By fall 1999, Baker, now an assistant professor at the University of Kansas, was serving on a panel charged with recommending improvements to the Kansas State legislature's controversial reapportionment of school district funding. He was contacted by plaintiffs in one of several lawsuits against the state, who suggested to him that the reapportionment had created new disparities that fell along racial lines. Skeptical at first, Baker says he "ran the numbers and found they were right." By weighting appropriations toward small rural districts and districts with newer facilities, Kansas was shortchanging its poorest students, most of whom were children of color.

Baker then called in several colleagues for a brainstorming session, including Green, then an assistant professor at the University of Massachusetts at Amherst and an emerging authority on educational access legal issues.

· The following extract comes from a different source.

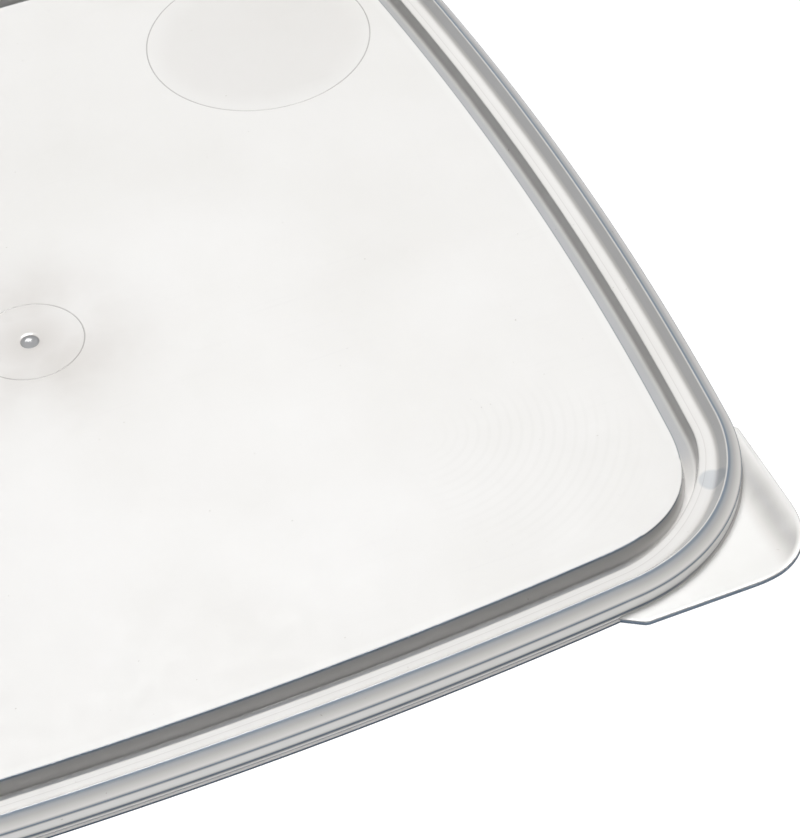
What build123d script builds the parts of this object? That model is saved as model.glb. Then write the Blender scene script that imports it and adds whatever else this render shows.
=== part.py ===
from build123d import *
import math
import os

# Seal cover that snaps over the rim of a square deli food pan, moulded in one shot
# of natural polypropylene.  The cover is split here into its working zones, each a closed
# solid that meets its neighbours face to face, and the peel tab on one corner,
# which flexes about a crease.
#
# Frame: millimetres, +Z up, origin at the centre of the cover on the plane it
# stands on.  The sides run along X and Y; the peel tab is on the +X -Y corner.

# ---------------------------------------------------------------- driving sizes
PANEL_HALF = 82.5          # centre of the cover to the panel's edge at mid side
SIDE_RADIUS = 670.0        # every side bows outward on this radius
CORNER_RADIUS = 20.6       # corner radius of the panel's edge
WALL = 0.9                 # moulded wall of the rim
PANEL_THICKNESS = 1.0
PANEL_TOP = 3.8            # height of the panel's upper face

GROOVE_WIDTH = 3.25        # mouth of the seal groove
GROOVE_DRAFT = 0.4         # how far each groove wall leans in over its depth
GROOVE_ROUND = 0.6         # fillet where the groove's walls meet its floor

FLANGE_TOP = 3.45          # flat band outside the groove
FLANGE_END = 5.8           # distance of the band's outer edge from the panel's edge
LIP_CREST = 7.05           # inner top edge of the raised lip
LIP_TOP = 5.25
LIP_BACK = 7.7             # the crest stays nearly level out to here
SKIRT_OUTER = 9.2          # outer face of the snap skirt
SHOULDER = 3.6             # height where the lip turns down into the skirt

BEAD_HEIGHT = 1.6          # stiffening bead along the skirt's lower edge
BEAD_PROUD = 0.2
SNAP_HEIGHT = 0.8          # middle of the bead that hooks under the pan's rim
SNAP_HALF_HEIGHT = 0.5
SNAP_PROUD = 0.45

GATE_DIMPLE_RADIUS = 1.45  # spherical dimple where the mould was filled
GATE_DIMPLE_DEPTH = 0.5
GATE_PAD_RADIUS = 8.5      # round mould insert around the gate
STAMP_PAD_RADIUS = 18.8    # plain round mould insert near the far corner
STAMP_PAD_CENTRE = (58.1, 53.7)
PAD_STEP = 0.05            # witness step left by each mould insert

TAB_LONG_REACH = 91.8      # the tab squares off the corner at these distances,
TAB_SHORT_REACH = 89.8     # a little deeper on one side than on the other
TAB_CORNER_RADIUS = 11.5
TAB_LONG_ROOT = 58.3       # where the tab leaves the skirt, along each side
TAB_SHORT_ROOT = 62.4
TAB_LONG_STEP = (2.2, 3.2) # slanted step at each root: out from the skirt, along the side
TAB_SHORT_STEP = (0.6, 0.8)
TAB_UNDERSIDE = 0.3
TAB_THICKNESS = 1.0
TAB_EDGE_WIDTH = 2.0       # upturned edge along the short side and around the corner
TAB_EDGE_RISE = 0.7
CREASE_OFFSET = 115.2      # crease of the tab, measured out along the diagonal
CREASE_GAP = 0.1
CREASE_RELIEF = 1.8        # the upturned edge stops this far apart across the crease

# ------------------------------------------------------- plan of the panel's edge
# Each side is an arc centred far behind the opposite side, and each corner is an
# arc tangent to the two sides beside it.
SIDE_CENTRE = PANEL_HALF - SIDE_RADIUS
CORNER_REACH = SIDE_RADIUS - CORNER_RADIUS
CORNER_CENTRE = (SIDE_CENTRE + math.sqrt(2 * CORNER_REACH ** 2 - SIDE_CENTRE ** 2)) / 2
SIDE_HALF_ANGLE = math.degrees(math.asin(CORNER_CENTRE / CORNER_REACH))
CORNER_ANGLE = 90 - 2 * SIDE_HALF_ANGLE


def cover_outline(offset):
    """Face bounded by the panel's edge, moved outward by offset."""
    arcs = []
    for turn in range(4):
        side = CenterArc(
            (SIDE_CENTRE, 0), SIDE_RADIUS + offset, -SIDE_HALF_ANGLE, 2 * SIDE_HALF_ANGLE
        )
        corner = CenterArc(
            (CORNER_CENTRE, CORNER_CENTRE), CORNER_RADIUS + offset, SIDE_HALF_ANGLE, CORNER_ANGLE
        )
        arcs += [Rot(0, 0, 90 * turn) * side, Rot(0, 0, 90 * turn) * corner]
    return make_face(Curve() + arcs)


def section(points, rounds=None):
    """Closed section from (outward, height) points; rounds gives fillets by point number."""
    face = make_face(Polyline(*points, close=True))
    for number, radius in (rounds or {}).items():
        corner = face.vertices().sort_by_distance((*points[number], 0))[0]
        face = fillet(corner, radius)
    return face


def cover_ring(profile):
    """Carry a rim section once around the cover, side arcs and corner arcs in turn."""
    upright = Plane.XZ

    def arc_piece(centre, radius, start, sweep):
        place = Location((centre[0], centre[1], 0)) * Rot(0, 0, start)
        spun = revolve(
            upright * (Pos(radius, 0, 0) * profile), axis=Axis.Z, revolution_arc=sweep
        )
        return place * spun

    side = arc_piece((SIDE_CENTRE, 0), SIDE_RADIUS, -SIDE_HALF_ANGLE, 2 * SIDE_HALF_ANGLE)
    corner = arc_piece(
        (CORNER_CENTRE, CORNER_CENTRE), CORNER_RADIUS, SIDE_HALF_ANGLE, CORNER_ANGLE
    )
    pieces = [Rot(0, 0, 90 * turn) * piece for turn in range(4) for piece in (side, corner)]
    return pieces[0].fuse(*pieces[1:])


# --------------------------------------------------------------------- the panel
def stamp_centre():
    return Location((*STAMP_PAD_CENTRE, 0))


def panel_disc(radius, top):
    """Round plate that fills a pad's place in the panel, up to the height top."""
    base = PANEL_TOP - PANEL_THICKNESS
    return Pos(0, 0, base) * extrude(Circle(radius), top - base)


def centre_panel():
    plate = extrude(cover_outline(-WALL), PANEL_THICKNESS)
    plate = Pos(0, 0, PANEL_TOP - PANEL_THICKNESS) * plate
    plate -= panel_disc(GATE_PAD_RADIUS, PANEL_TOP)
    return plate - stamp_centre() * panel_disc(STAMP_PAD_RADIUS, PANEL_TOP)


def gate_pad():
    pad = panel_disc(GATE_PAD_RADIUS, PANEL_TOP - PAD_STEP)
    ball_radius = (GATE_DIMPLE_RADIUS ** 2 + GATE_DIMPLE_DEPTH ** 2) / (2 * GATE_DIMPLE_DEPTH)
    ball_height = PANEL_TOP - PAD_STEP - GATE_DIMPLE_DEPTH + ball_radius
    return pad - Pos(0, 0, ball_height) * Sphere(ball_radius)


def stamp_pad():
    return stamp_centre() * panel_disc(STAMP_PAD_RADIUS, PANEL_TOP - PAD_STEP)


# ----------------------------------------------------------------------- the rim
def seal_groove():
    """Channel whose outside plugs the pan's mouth."""
    floor = WALL
    points = [
        (-WALL, PANEL_TOP),
        (0, PANEL_TOP),
        (GROOVE_DRAFT, floor),
        (GROOVE_WIDTH - GROOVE_DRAFT, floor),
        (GROOVE_WIDTH, FLANGE_TOP),
        (GROOVE_WIDTH + WALL, FLANGE_TOP),
        (GROOVE_WIDTH + WALL, FLANGE_TOP - WALL),
        (GROOVE_WIDTH + WALL - GROOVE_DRAFT, 0),
        (GROOVE_DRAFT - WALL, 0),
        (-WALL, PANEL_TOP - PANEL_THICKNESS),
    ]
    rounds = {2: GROOVE_ROUND, 3: GROOVE_ROUND, 7: GROOVE_ROUND, 8: GROOVE_ROUND}
    return cover_ring(section(points, rounds))


def rim_flange():
    """Flat band that bears on top of the pan's rim."""
    points = [
        (GROOVE_WIDTH + WALL, FLANGE_TOP - WALL),
        (GROOVE_WIDTH + WALL, FLANGE_TOP),
        (FLANGE_END, FLANGE_TOP),
        (FLANGE_END, FLANGE_TOP - WALL),
    ]
    return cover_ring(section(points))


def raised_lip():
    """Stacking lip: a slanted inner wall, a narrow crest and a rounded fall to the skirt."""
    points = [
        (FLANGE_END, FLANGE_TOP - WALL),
        (FLANGE_END, FLANGE_TOP),
        (LIP_CREST, LIP_TOP),
        (LIP_BACK, LIP_TOP - 0.1),
        (SKIRT_OUTER, SHOULDER),
        (SKIRT_OUTER - WALL, SHOULDER),
        (LIP_CREST + 0.3, LIP_TOP - WALL),
        (FLANGE_END + 0.4, FLANGE_TOP - WALL),
    ]
    return cover_ring(section(points, {2: 0.25, 3: 0.8}))


def snap_skirt():
    """Upright outer wall of the rim."""
    points = [
        (SKIRT_OUTER - WALL, BEAD_HEIGHT),
        (SKIRT_OUTER, BEAD_HEIGHT),
        (SKIRT_OUTER, SHOULDER),
        (SKIRT_OUTER - WALL, SHOULDER),
    ]
    return cover_ring(section(points))


def bottom_bead():
    """Thicker lower edge of the skirt."""
    edge = SKIRT_OUTER + BEAD_PROUD
    points = [
        (SKIRT_OUTER - WALL, 0),
        (edge, 0),
        (edge, BEAD_HEIGHT - BEAD_PROUD),
        (SKIRT_OUTER, BEAD_HEIGHT),
        (SKIRT_OUTER - WALL, BEAD_HEIGHT),
    ]
    return cover_ring(section(points, {1: 0.25}))


def snap_bead():
    """Low ridge inside the skirt that hooks under the pan's rim."""
    wall = SKIRT_OUTER - WALL
    points = [
        (wall, SNAP_HEIGHT - SNAP_HALF_HEIGHT),
        (wall, SNAP_HEIGHT + SNAP_HALF_HEIGHT),
        (wall - SNAP_PROUD, SNAP_HEIGHT + 0.1),
        (wall - SNAP_PROUD, SNAP_HEIGHT - 0.1),
    ]
    return cover_ring(section(points))


# ------------------------------------------------------------------- the peel tab
def tab_plan():
    """Plan of the tab on the +X +Y corner: the corner squared off, clear of the rim."""
    long_out, long_along = TAB_LONG_STEP
    short_out, short_along = TAB_SHORT_STEP
    outline = [
        (CORNER_CENTRE, CORNER_CENTRE),
        (PANEL_HALF, TAB_LONG_ROOT),
        (TAB_LONG_REACH - long_out, TAB_LONG_ROOT),
        (TAB_LONG_REACH, TAB_LONG_ROOT + long_along),
        (TAB_LONG_REACH, TAB_SHORT_REACH),
        (TAB_SHORT_ROOT + short_along, TAB_SHORT_REACH),
        (TAB_SHORT_ROOT, TAB_SHORT_REACH - short_out),
        (TAB_SHORT_ROOT, PANEL_HALF),
    ]
    plate = make_face(Polyline(*outline, close=True))
    tip = plate.vertices().sort_by_distance((TAB_LONG_REACH, TAB_SHORT_REACH, 0))[0]
    return fillet(tip, TAB_CORNER_RADIUS)


def diagonal_block(start, depth):
    """Block across the tab's corner, from start out along its diagonal, depth deep."""
    return Rot(0, 0, -45) * Pos(start + depth / 2, 0, 0) * Box(depth, TAB_LONG_REACH, TAB_LONG_REACH)


def beyond_crease(start):
    """Block that holds everything further out along the tab's diagonal than start."""
    return diagonal_block(start, TAB_LONG_REACH)


def tab_blank(rim):
    """Whole tab with its upturned edge, cut clear of the rim and turned to its corner."""
    turn = Rot(0, 0, -90)
    plan = tab_plan()
    flat = Pos(0, -TAB_EDGE_WIDTH, 0) * plan
    plate = turn * extrude(plan, TAB_THICKNESS)
    edge = turn * extrude(plan - flat, TAB_THICKNESS + TAB_EDGE_RISE)
    edge -= diagonal_block(CREASE_OFFSET - CREASE_RELIEF / 2, CREASE_RELIEF)
    core = extrude(cover_outline(SKIRT_OUTER), LIP_TOP)
    return Pos(0, 0, TAB_UNDERSIDE) * (plate + edge) - core - rim


bead = bottom_bead()
tab = tab_blank(bead)

nodes = {
    "centre_panel": centre_panel(),
    "gate_pad": gate_pad(),
    "stamp_pad": stamp_pad(),
    "seal_groove": seal_groove(),
    "rim_flange": rim_flange(),
    "raised_lip": raised_lip(),
    "snap_skirt": snap_skirt(),
    "bottom_bead": bead,
    "snap_bead": snap_bead(),
    "tab_root": tab - beyond_crease(CREASE_OFFSET),
    "corner_tab": tab & beyond_crease(CREASE_OFFSET + CREASE_GAP),
}

os.makedirs("parts", exist_ok=True)
for name, solid in nodes.items():
    export_step(solid, f"parts/{name}.step")
    print(f"{name}: {len(solid.solids())} solid, {solid.volume:.1f} mm3")
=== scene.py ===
import math

import bmesh
import bpy
from mathutils import Matrix, Vector


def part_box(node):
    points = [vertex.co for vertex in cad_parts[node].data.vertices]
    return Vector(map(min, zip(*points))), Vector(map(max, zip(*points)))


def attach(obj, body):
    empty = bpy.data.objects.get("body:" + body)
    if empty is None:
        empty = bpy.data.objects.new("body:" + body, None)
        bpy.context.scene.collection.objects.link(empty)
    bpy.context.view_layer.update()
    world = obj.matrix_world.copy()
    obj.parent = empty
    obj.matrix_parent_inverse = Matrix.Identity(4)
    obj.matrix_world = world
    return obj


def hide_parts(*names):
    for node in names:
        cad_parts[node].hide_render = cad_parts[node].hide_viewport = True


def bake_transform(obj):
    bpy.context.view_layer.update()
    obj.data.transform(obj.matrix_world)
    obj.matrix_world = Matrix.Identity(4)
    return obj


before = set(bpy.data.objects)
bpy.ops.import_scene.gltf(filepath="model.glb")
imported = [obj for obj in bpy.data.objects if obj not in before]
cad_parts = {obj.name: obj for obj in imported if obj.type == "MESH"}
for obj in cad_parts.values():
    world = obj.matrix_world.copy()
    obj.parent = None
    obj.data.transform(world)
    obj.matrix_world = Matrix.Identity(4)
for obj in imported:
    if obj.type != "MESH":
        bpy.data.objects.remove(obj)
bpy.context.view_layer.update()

# The cover of a square deli food pan: one thin translucent moulding and its peel tab.
# Everything is in metres, in the CAD frame: +Z up, origin at the centre of the cover
# on the plane it stands on, the peel tab on the +X -Y corner.
MM = 0.001

# ------------------------------------------------------------ sizes from the frame
PANEL_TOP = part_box("centre_panel")[1].z
PANEL_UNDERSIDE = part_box("centre_panel")[0].z
LIP_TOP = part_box("raised_lip")[1].z
BEAD_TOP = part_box("bottom_bead")[1].z
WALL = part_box("rim_flange")[1].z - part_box("rim_flange")[0].z
PANEL_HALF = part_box("centre_panel")[1].x + WALL
SKIRT_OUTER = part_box("snap_skirt")[1].x - PANEL_HALF
GATE_RING_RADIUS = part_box("gate_pad")[1].x
STAMP_LOW, STAMP_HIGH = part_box("stamp_pad")
STAMP_CENTRE = (STAMP_LOW + STAMP_HIGH) / 2
STAMP_RADIUS = (STAMP_HIGH.x - STAMP_LOW.x) / 2
TAB_LONG_REACH = -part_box("corner_tab")[0].y
TAB_SHORT_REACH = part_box("corner_tab")[1].x
TAB_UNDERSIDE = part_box("corner_tab")[0].z
TAB_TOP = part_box("corner_tab")[1].z

# Plan of the panel's edge: four sides on large arcs, four corners on small ones.
SIDE_RADIUS = 670 * MM
CORNER_RADIUS = 20.6 * MM
SIDE_CENTRE = PANEL_HALF - SIDE_RADIUS
CORNER_REACH = SIDE_RADIUS - CORNER_RADIUS
CORNER_CENTRE = (SIDE_CENTRE + math.sqrt(2 * CORNER_REACH ** 2 - SIDE_CENTRE ** 2)) / 2
SIDE_HALF_ANGLE = math.asin(CORNER_CENTRE / CORNER_REACH)
SIDE_STEPS = 48
CORNER_STEPS = 40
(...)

One of Green's articles, on affirmative action, would eventually be cited in an amicus brief filed by the Massachusetts School of Law in the pivotal Supreme Court case Grutter v. Bollinger. He would also co-author Charter Schools and the Law: Establishing New Legal Relationships, which remains the only book that deals with legal issues pertaining to charter schools.

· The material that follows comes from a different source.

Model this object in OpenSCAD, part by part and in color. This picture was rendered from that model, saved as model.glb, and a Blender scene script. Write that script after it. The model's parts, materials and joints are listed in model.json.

The plaintiffs won their case, finally forcing the Kansas state legislature to address decades of underfunding. Baker and Green continued to discuss the legal and policy issues of school financing. "We'd kept talking to each other since TC, hatching ideas whenever we ran into each other in airports or at educational events," Green says. "We'd realized we had complementary skills. Bruce is really great at the quantitative analysis, and I was becoming pretty good at the legal side of things, so we just kept talking about these issues."

In 2002, the collaboration kicked up a notch. The pair published their first paper together. Titled "Circumventing Rodriguez"--a reference to a Supreme Court case that had upheld property taxes as a basis for apportioning greater levels of school funds to wealthier districts--the paper argued that the disparities created by the Kansas State legislature's apportionment plan could indeed be challenged in federal court as racially discriminatory.

Several companion papers followed, including "Tricks of the Trade," which argued that Alabama, too, was using indirect methods to achieve racially skewed school funding results--and even worse, may have been doing so with malice aforethought.

"There's an assumption that states just haven't been aggressive enough in allocating aid to school districts with lower property wealth," Baker says. "But what Preston and I started to find is that in some cases it's more twisted than that. State legislatures have come up with ways to intentionally allocate the funding away from those who need it most."

To date, Baker and Green have collaborated on six papers exploring that contention, as well as numerous presentations and a forthcoming book co-authored with Craig Richards.

"A lot of our research tries to debunk received wisdom on school finance and on funding disparities," says Green, now an associate professor in the Department of Education Policy Studies at Penn State. "First, we look at what are the common understandings and then, after everyone else is done, we dig  under the rock."

Their former dissertation advisor awards them high marks. "The great thing about mentoring is you get to watch two young men become highly competent scholars in their own right," says Richards, who now chairs TC's Department of Organization and Leadership. "If you love being a professor, as I do, it's gratifying to see your students go on to be so successful. A bonus for everyone is that they've become friends and co-researchers."

For their part, Baker and Green believe talking with others in the field is essential to helping more schoolchildren across the country. "Right now, we're moving incrementally, but it's going to take some more collective effort to figure out how to make the bigger changes."

Toward that end, Green is working on creating a joint education and law degree program at Penn State. "When I went to TC, I kept thinking, -'I know there 's a way to combine education and law, I just don't know how,'" Green says. "Well, I have to say that now I really am combining those interests, and TC helped me find that connection."